Discussion in 'Sports and News' started by Evil ... Thy name is Orville Redenbacher!!, Oct 20, 2008.

  1. exmediahack

    exmediahack Well-Known Member

    Great call on the 'kids not even playing outside' anymore. Wish it were the case. I'm very pleased and proud that my two (ages 6 and 4) are begging me ALL the time to let them go outside, even in the snow and ice. They like to play basketball/football/whatever.

    I can remember a couple cranky "older" neighbors when I was growing up in the mid-1980s for my bike-riding, kickball-playing years. Most only asked not to ride bikes on their lawns (perfectly acceptable).

    Yet for those, especially without fences, to get cranky over a ball in their yard, do remember this... kids playing outside represent a stable neighborhood. Stable neighborhoods = higher property value.

    Deal with the damn football in the yard every third day during good weather. Unless you're George freakin' Toma...your precious grass isn't that big o' deal.

    EDIT: Yet there are always 'good ones'. Old Man behind my house and to the right (a tree line seperated the properties) actually welcomed me whenever I would placekick footballs over the trees into his yard. He was so gracious (75 at the time, I think) and, apparently, had some experience with coaching football. The gentleman helped with some of my kicking technique -- not unlike Mr. Miyagi, now that I think about it. Wonderful lesson on life.

    Of course, if it would have been a widow instead of a widower, she probably would have get up bear traps in the yard on me...
     
  2. crusoes

    crusoes Active Member

    This cranky old man laughed. Hard. Nicely done!
     
  3. JayFarrar

    JayFarrar Well-Known Member

    The problem is that the kid's parents did cause the old woman emotional distress.
    She's 89 and was arrested.
    She's become an unwilling public figure and in the first story was unavailable for comment because so many people were calling her.

    The cops should have used some sense and nipped this in the bud. Instead it has become a national story and it could have been avoided.
    I suspect that old woman has all kinds of horror stories about how awful the next door neighbors are and it that won't be as simple as the ball bouncing into her yard.
     
  4. She was the one who insisted that police be called. She was the one that refused to sign the citation. She was the one who requested to be handcuffed.

    It sounds like she's the only one who's acted irrationally through this whole process, while everyone else has bent over backwards.
     
  5. Trouser_Buddah

    Trouser_Buddah Active Member

    [​IMG]
     
    Last edited by a moderator: Dec 15, 2014
  6. alleyallen

    alleyallen Guest

    Word for word, my friend. Word for word.
     
  7. KG

    KG Active Member

    She might be a cranky old bitch, but the fact of the matter is, it was her yard, her private property. If the ball didn't keep going over there, none of this would be going on in the first place.
     
  8. dooley_womack1

    dooley_womack1 Well-Known Member

    She needs to get the Beast for her backyard.[/thesandlot]
     
  9. KG

    KG Active Member

    She can borrow Daisy. She deposits landmines.
     
  10. dooley_womack1

    dooley_womack1 Well-Known Member

    And would piddle on the kids.
     
  11. When my brother and I were growing up, we had daily wiffle ball games in the sideyard we shared with a neighbor couple (they had no kids, both worked). My father insisted that when we mowed the grass, we mow the entire sideyard, right up to the neighbors' house -- there was no fence or anything to show where one yard ended and the other began.
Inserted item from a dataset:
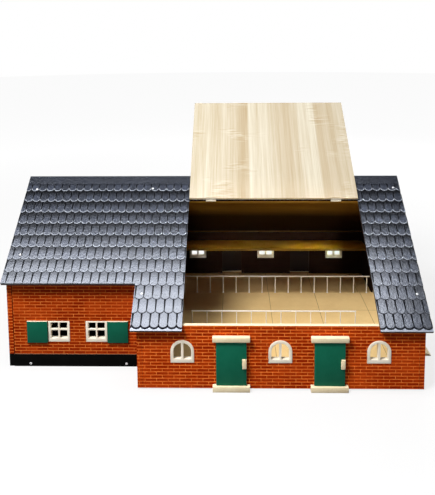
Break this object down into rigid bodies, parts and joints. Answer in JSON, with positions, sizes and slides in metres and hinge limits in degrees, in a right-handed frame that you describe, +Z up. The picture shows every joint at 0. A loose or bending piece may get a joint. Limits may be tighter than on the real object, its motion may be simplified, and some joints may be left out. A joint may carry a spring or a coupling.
{
  "type": "toy barn",
  "caption": "Wooden toy barn with a lower side wing, a roof panel that folds back over the ridge, hinged doors, arched windows, an alley floor with feed rails and a loft shelf.",
  "frame": {"origin": "on the ground under the middle of the barn's floor board, on that board's underside", "axes": "+X along the ridge from the wing to the ramp, +Y from the front wall to the back wall, +Z up"},
  "size_m": [0.8043, 0.5672, 0.4533],
  "materials": {
    "brick_board": "printed brick pattern on fibreboard, satin",
    "slate_roof": "embossed round slates, blue grey, semi-gloss",
    "oak_board": "oak print, satin",
    "floor_board": "beige slab print, satin",
    "plinth_black": "black paint",
    "green_paint": "dark green paint, satin",
    "cream_paint": "cream paint, satin",
    "cream_plastic": "moulded cream plastic",
    "steel": "plain steel wire and strip"
  },
  "bodies": {
    "building": {"barn_floor": "floor_board", "alley_floor": "floor_board", "alley_kerb_front": "floor_board", "alley_kerb_back": "floor_board", "wing_floor": "floor_board", "barn_front_wall": "brick_board", "barn_back_wall": "brick_board", "barn_left_gable": "brick_board", "barn_right_gable": "brick_board", "wing_left_gable": "brick_board", "wing_front_wall": "brick_board", "wing_back_wall": "brick_board", "wing_plinth_front": "plinth_black", "wing_plinth_back": "plinth_black", "ramp": "cream_paint", "roof_front_left": "slate_roof", "roof_front_right": "slate_roof", "roof_ridge_strip": "slate_roof", "roof_back": "slate_roof", "hinge_leaf_fixed_left": "steel", "hinge_leaf_fixed_right": "steel", "hinge_pin_left": "steel", "hinge_pin_right": "steel", "loft_shelf": "oak_board", "feed_rail_front": "steel", "feed_rail_back": "steel", "front_window_left": "cream_plastic", "front_window_middle": "cream_plastic", "front_window_right": "cream_plastic", "back_window_left": "cream_plastic", "back_window_middle": "cream_plastic", "back_window_right": "cream_plastic", "wing_window_left": "cream_plastic", "wing_window_right": "cream_plastic", "shutter_left": "green_paint", "shutter_right": "green_paint", "front_lintel_left": "cream_paint", "front_lintel_right": "cream_paint", "back_lintel_left": "cream_paint", "back_lintel_right": "cream_paint", "front_step_left": "cream_paint", "front_step_right": "cream_paint", "back_step_left": "cream_paint", "back_step_right": "cream_paint", "front_door_pin_left": "steel", "front_door_pin_right": "steel", "back_door_pin_left": "steel", "back_door_pin_right": "steel"},
    "roof_panel": {"roof_panel": "oak_board", "hinge_leaf_moving_left": "steel", "hinge_leaf_moving_right": "steel"},
    "front_door_left": {"front_door_left": "green_paint", "front_door_handle_left": "cream_paint"},
    "front_door_right": {"front_door_right": "green_paint", "front_door_handle_right": "cream_paint"},
    "back_door_left": {"back_door_left": "green_paint", "back_door_handle_left": "cream_paint"},
    "back_door_right": {"back_door_right": "green_paint", "back_door_handle_right": "cream_paint"}
  },
  "joints": [
    {"name": "roof_panel_hinge", "type": "hinge", "parent": "building", "child": "roof_panel", "pos_m": [0, -0.05377, 0.2816], "axis": [1, 0, 0], "range_deg": [0, 180]},
    {"name": "front_door_left_hinge", "type": "hinge", "parent": "building", "child": "front_door_left", "pos_m": [-0.1093, -0.2714, 0.05], "axis": [0, 0, -1], "range_deg": [0, 105]},
    {"name": "front_door_right_hinge", "type": "hinge", "parent": "building", "child": "front_door_right", "pos_m": [0.0613, -0.2714, 0.05], "axis": [0, 0, -1], "range_deg": [0, 105]},
    {"name": "back_door_left_hinge", "type": "hinge", "parent": "building", "child": "back_door_left", "pos_m": [-0.1093, 0.2714, 0.05], "axis": [0, 0, 1], "range_deg": [-8, 97]},
    {"name": "back_door_right_hinge", "type": "hinge", "parent": "building", "child": "back_door_right", "pos_m": [0.0613, 0.2714, 0.05], "axis": [0, 0, 1], "range_deg": [0, 105]}
  ]
}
    When we filled our backyard pool, our neighbors insisted on running their garden hose to help us fill it. And of course we always invited them over.
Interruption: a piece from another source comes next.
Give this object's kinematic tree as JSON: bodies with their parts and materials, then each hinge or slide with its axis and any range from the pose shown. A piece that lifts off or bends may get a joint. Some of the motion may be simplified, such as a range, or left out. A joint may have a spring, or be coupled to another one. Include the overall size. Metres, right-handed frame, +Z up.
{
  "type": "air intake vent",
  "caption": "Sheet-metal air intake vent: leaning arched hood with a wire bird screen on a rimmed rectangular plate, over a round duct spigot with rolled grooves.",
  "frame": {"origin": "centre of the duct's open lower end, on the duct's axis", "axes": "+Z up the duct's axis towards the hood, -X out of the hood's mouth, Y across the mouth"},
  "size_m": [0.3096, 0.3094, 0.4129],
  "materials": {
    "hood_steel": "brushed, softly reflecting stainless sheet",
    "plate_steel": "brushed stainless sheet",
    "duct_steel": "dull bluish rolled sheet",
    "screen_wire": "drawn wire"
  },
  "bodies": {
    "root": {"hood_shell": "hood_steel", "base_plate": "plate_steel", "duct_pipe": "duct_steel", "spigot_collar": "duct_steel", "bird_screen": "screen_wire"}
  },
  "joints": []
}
    The neighbor on the other side? A mean drunk. Dad just told us to play on the other side. Some people are worth bothering with.

    When I was old enough to have kids, ours became the yard where all the kids congregated to play wiffle ball, touch football, roller hockey. And I had my sons mow generously on the back and sides.
     
  12. zebracoy

    zebracoy Guest

    I can see both sides of the argument. Lady is tired of all the ruckus; sometimes little Johnny Manning can't complete a pass to his slot receiver.
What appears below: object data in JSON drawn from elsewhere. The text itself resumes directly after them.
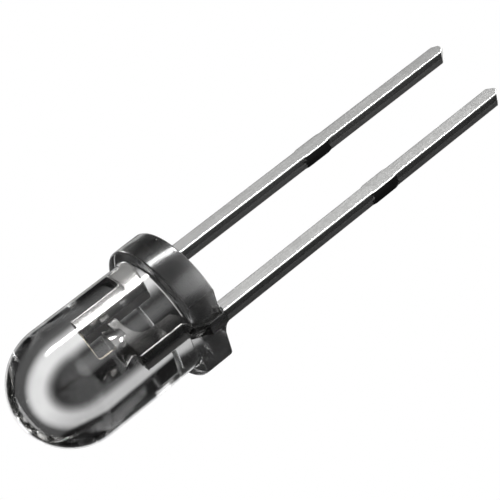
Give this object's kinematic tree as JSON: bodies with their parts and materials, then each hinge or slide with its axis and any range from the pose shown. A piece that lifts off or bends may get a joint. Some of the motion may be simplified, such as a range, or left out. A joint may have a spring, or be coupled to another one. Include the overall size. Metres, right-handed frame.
{
  "type": "miniature led lamp",
  "caption": "Round through-hole indicator lamp: clear domed epoxy lens with a flatted flange, reflector cup, chip and bond wire inside, and straight square leads.",
  "frame": {"origin": "centre of the flange's seating face, on the optical axis", "axes": "+Z along the optical axis towards the dome; the leads lie in the X-Z plane, with the cathode and the flange's flat on -X"},
  "size_m": [0.0035, 0.0038, 0.0161],
  "materials": {
    "epoxy": "clear grey cast epoxy, polished by its mould",
    "lead_plate": "bright tin plate over steel strip, sheared edges duller",
    "adhesive": "silver-filled adhesive, matte",
    "chip": "sawn semiconductor",
    "gold": "bright gold"
  },
  "bodies": {
    "root": {"epoxy_body": "epoxy", "cathode_lead": "lead_plate", "anode_lead": "lead_plate", "die_adhesive": "adhesive", "led_die": "chip", "bond_pad": "gold", "bond_wire": "gold"}
  },
  "joints": []
}
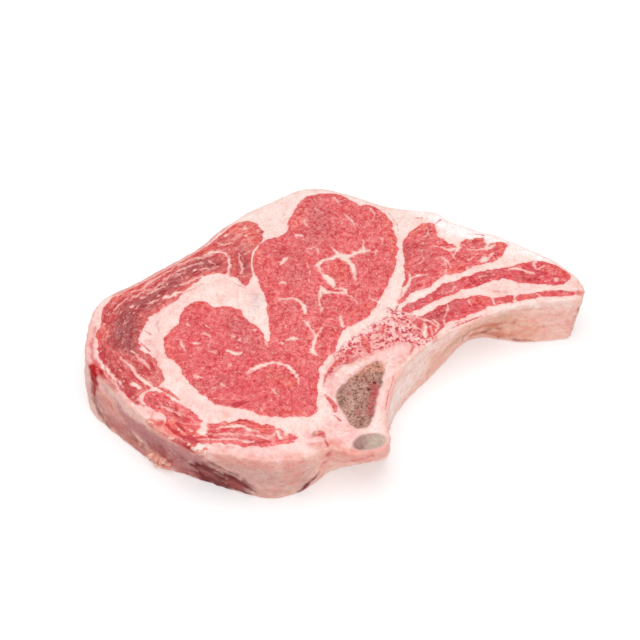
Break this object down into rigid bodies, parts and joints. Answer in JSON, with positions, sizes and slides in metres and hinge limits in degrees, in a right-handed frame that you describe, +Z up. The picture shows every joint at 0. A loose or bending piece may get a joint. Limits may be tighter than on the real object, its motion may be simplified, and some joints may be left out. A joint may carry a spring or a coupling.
{
  "type": "raw rib steak",
  "caption": "Raw bone-in rib steak with its tail, an uneven slab of marbled muscles and sawn bone set in pale fat, to be cooked as one portion",
  "frame": {"origin": "on the surface the steak lies on, under the middle of its outline's bounding box", "axes": "+X runs from the cap end to the tip of the tail, +Y from the knob of bone to the fat cap, +Z up through the thickness, out of the cut face that shows"},
  "size_m": [0.2636, 0.1926, 0.0334],
  "materials": {
    "fat": "satin, waxy",
    "lean": "moist",
    "dark_lean": "moist",
    "marrow_bone": "porous, sawn",
    "bone": "sawn"
  },
  "bodies": {
    "root": {"fat": "fat", "rib_eye": "lean", "cap_lean": "dark_lean", "front_lean": "lean", "tail_lean_upper": "lean", "tail_lean_middle": "lean", "tail_lean_lower": "lean", "chine_bone": "marrow_bone", "button_bone": "bone"}
  },
  "joints": []
}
    I grew up in a neighborhood where we had three cul de sacs with four homes each, and the mailboxes all served as suitable bases because they were so evenly spread out. We used to play home and away games in each of the three circles - but there was one nobody really liked to play at because we did have the one creepy old family whose mailbox was first base.

    Everyone was always told by their parents - and then the other kids - that any balls hit into that family's yard would almost certainly cause an end to all the fun. We were lucky we only had one lefty batter in the area, because balls weren't very often hit to right field. When they were, though, we did our best to get the ball as fast as possible, get the hell out of there and scold the kid who did so.

    The final straw came when the father came out of his house, set up a video camera and waited for something to come flying in his direction. We kept playing, of course, but not a single ball went in his yard in any of the seven innings. I'd like to think we won that battle, but after word got around that the creep was recording nine adolescent boys, we never played in that circle again.